What implications do these video compression systems have for video search engines?

• Video content analysis / indexing algorithms must either support the formats natively, or transcode to a format that is supported. Since many algorithms operate in the pixel domain as opposed to the compressed domain, this “support“ may simply imply that the system can decode the video. However, the video quality does have an effect on indexing accuracy – noise or image coding artifacts such as blocks can be significant problems. Also, in some cases, periodic quality fluctuations due to poor bit allocation between intra- and inter-coded frames can produce more subtle artifacts.

• Of course from a systems perspective, high bitrate video may not be practical to archive on-line at scale. Further, each format must be supported by the client media player, and by media servers as well. This problem of incompatible media players and formats is driving a move to Flash formats, which at least offers a degree of independence from the client operating system.

• Finally, as we have seen, these codecs are highly optimized for particular applications, and this typically does not include streaming or fine grained random access.
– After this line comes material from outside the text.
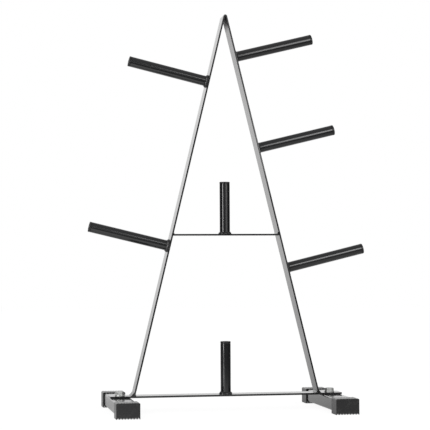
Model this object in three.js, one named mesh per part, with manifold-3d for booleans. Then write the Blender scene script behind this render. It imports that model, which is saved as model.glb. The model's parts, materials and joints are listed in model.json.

MPEG frames are organized as “groups of pictures” or GoP which consists of an intra-coded frame (I frame) and several predicted frames (P and B frames). Applications such as media players can’t jump into a video stream in the middle of a GoP and start playing – they must refer back to the I frame. So in effect the GoP length determines the precision for media replay requests. For many applications the GoP length is less than a second (15 frames is common) so this has only minor effects on the user experience, but for high coding efficiency applications, “Long GoP” coding is used where there may be several seconds between I frames. H.264/AVC introduces many more complex options in this area such as multiple reference frames for different macroblocks which further exacerbate random access [Rich03].